To introduce “smart pricing,” TTC would need to introduce “touch out” points at station exits, just as GO now does at rail stations. We do not know the details of the PRESTO contract, but extending the features used on GO to the TTC system should be a priority, and the payback would be relatively rapid. Assuming, very conservatively, that TTC generates 5% more revenues, the additional income would be about $50 million per year or $1.15 billion NPV. It should also generate at least 5% more riders, or about 50,000 more per day, bringing the same again for total revenue uplift to $2.3 billion NPV.

For example, Zum passengers boarding the subway at Vaughan would have $3 in their card PRESTO put into “escrow”; most or all of this would be returned when they “touch out” at York University. Zum would share some of its revenue with TTC for these trips. Similarly, passengers boarding at York would have $3 put into “escrow”; most of this amount would go Zum if the passengers travel into Bramalea.

There will also be significant road user benefits. Many TTC passengers would use PRESTO to make fairly short trips (because those are the trips for which the current fares are, at present, too high). If 50% of the 100,000 new daily riders are attracted off the road system, and assuming a benefit to other road users of $1 per car (1/20th of the rate used for the GO Electrification Study for new GO rail trips), the benefit is $15 million per year or about $345 million NPV.

Smart pricing should be a very effective way to achieve the Metrolinx objectives. Many passengers will pay lower fares, in total. And it will actually raise more money.

Peak pricing on the GO system

GO Transit operates a distance-based fare system, achieving more than 80% recovery of operating costs. However, it has no peak/off-peak fare differential and limited integration with TTC fares. A slightly higher peak fare, and an offsetting reduction in the off-peak fare would encourage some people to change their travel patterns.

GO’s biggest capital cost is rolling stock, which must be purchased to carry peak demand. Peak fares can “flatten” the peak, saving millions of dollars. Peak riders are mostly “captive”: driving is not an attractive option, usually because of traffic congestion and the high cost of parking in downtown. Off-peak passengers are more price-sensitive. Lower off-peak fares can attract more new riders than the higher peak fares would deter.
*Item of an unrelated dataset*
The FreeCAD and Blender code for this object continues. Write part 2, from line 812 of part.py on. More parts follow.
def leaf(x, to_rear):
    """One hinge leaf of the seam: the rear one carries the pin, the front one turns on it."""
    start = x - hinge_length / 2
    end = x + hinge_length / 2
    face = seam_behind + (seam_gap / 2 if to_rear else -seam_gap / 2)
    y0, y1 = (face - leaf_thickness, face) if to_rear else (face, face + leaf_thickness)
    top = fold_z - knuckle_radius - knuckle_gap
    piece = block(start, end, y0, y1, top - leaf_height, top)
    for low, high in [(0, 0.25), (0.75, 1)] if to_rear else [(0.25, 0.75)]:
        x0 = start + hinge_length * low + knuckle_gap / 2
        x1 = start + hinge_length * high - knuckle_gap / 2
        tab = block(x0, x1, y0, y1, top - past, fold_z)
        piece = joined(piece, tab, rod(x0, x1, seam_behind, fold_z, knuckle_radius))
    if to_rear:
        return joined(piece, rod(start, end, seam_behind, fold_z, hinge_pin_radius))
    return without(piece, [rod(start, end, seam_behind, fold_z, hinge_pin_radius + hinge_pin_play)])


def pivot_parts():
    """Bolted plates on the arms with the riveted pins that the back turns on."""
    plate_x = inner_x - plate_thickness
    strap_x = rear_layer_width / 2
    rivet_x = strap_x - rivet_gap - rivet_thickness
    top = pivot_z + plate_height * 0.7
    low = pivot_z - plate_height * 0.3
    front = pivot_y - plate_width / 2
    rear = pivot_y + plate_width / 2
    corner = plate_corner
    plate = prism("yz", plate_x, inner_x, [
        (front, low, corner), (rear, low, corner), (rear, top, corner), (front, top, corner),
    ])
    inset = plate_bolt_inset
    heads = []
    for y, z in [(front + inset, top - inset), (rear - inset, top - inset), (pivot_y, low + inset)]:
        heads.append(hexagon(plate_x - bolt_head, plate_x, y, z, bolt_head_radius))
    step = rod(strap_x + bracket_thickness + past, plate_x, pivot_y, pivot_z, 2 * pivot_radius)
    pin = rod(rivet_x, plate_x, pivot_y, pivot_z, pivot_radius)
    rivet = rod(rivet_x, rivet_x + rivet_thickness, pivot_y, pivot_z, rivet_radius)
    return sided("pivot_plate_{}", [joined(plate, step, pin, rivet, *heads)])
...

Charging for parking at GO stations

GO currently provides free, all-day parking at most stations.[3] Most GO rail passengers drive to their station, and free parking is part of the GO transit “offer.” If GO were to charge for parking, it would be equivalent to a fare increase for most riders. However, some passengers do not drive: they use feeder buses, they are driven (or share a car), and some even walk. They do not benefit from the free parking. Parking is now fully used at many stations, and GO is building multi-storey car parks at several stations, at considerable expense. At some stations, parking may be scarce or unavailable during the day, deterring casual or off-peak use of the system.

By comparison, TTC charges for parking. Prices vary depending on the location and the time of day. For example, at Kennedy the price is $5 a day, reduced to $2 from 3 p.m. onwards. The all-day price at the east lot, further from the subway (but actually closer to the GO platform) is $4. These charges seem to make sense.

GO has more than 60,000 parking spaces. It would seem that GO could increase both transit ridership and revenues, by:

  • Reducing peak fares (arriving in downtown before 9:30 a.m.) by $0.50 (about 10%) and off-peak fares by $1 (about 20%);
  • Charging $3 per day for car parking, reduced to about $2 after 3 p.m.

Existing riders who drive alone would pay $2 more per day, net, about a 17% increase on a typical $12 return fare. Assuming there are 50,000 riders in this group, GO would increase its revenues $25 million per year.

Peak riders who use transit, walk, or car-share to go to the station would pay $1 less per day. Riders who can shift their trips outside peak hours would save even more. Total ridership and revenues would both increase. GO would have more money to improve services. GO also might not need to buy so many additional trains to carry the peak-hour passengers.


Notes
[1] TTC Annual Report 2011.
[2] It will also end the annual “token famine” when passengers hoard tokens in anticipation of a fare increase.
[3] GO does offer reserved parking at many stations, for $80 per month. At some stations within the City of Toronto, GO does not provide parking. Parking may be offered by TTC, for example at Kennedy and Kipling.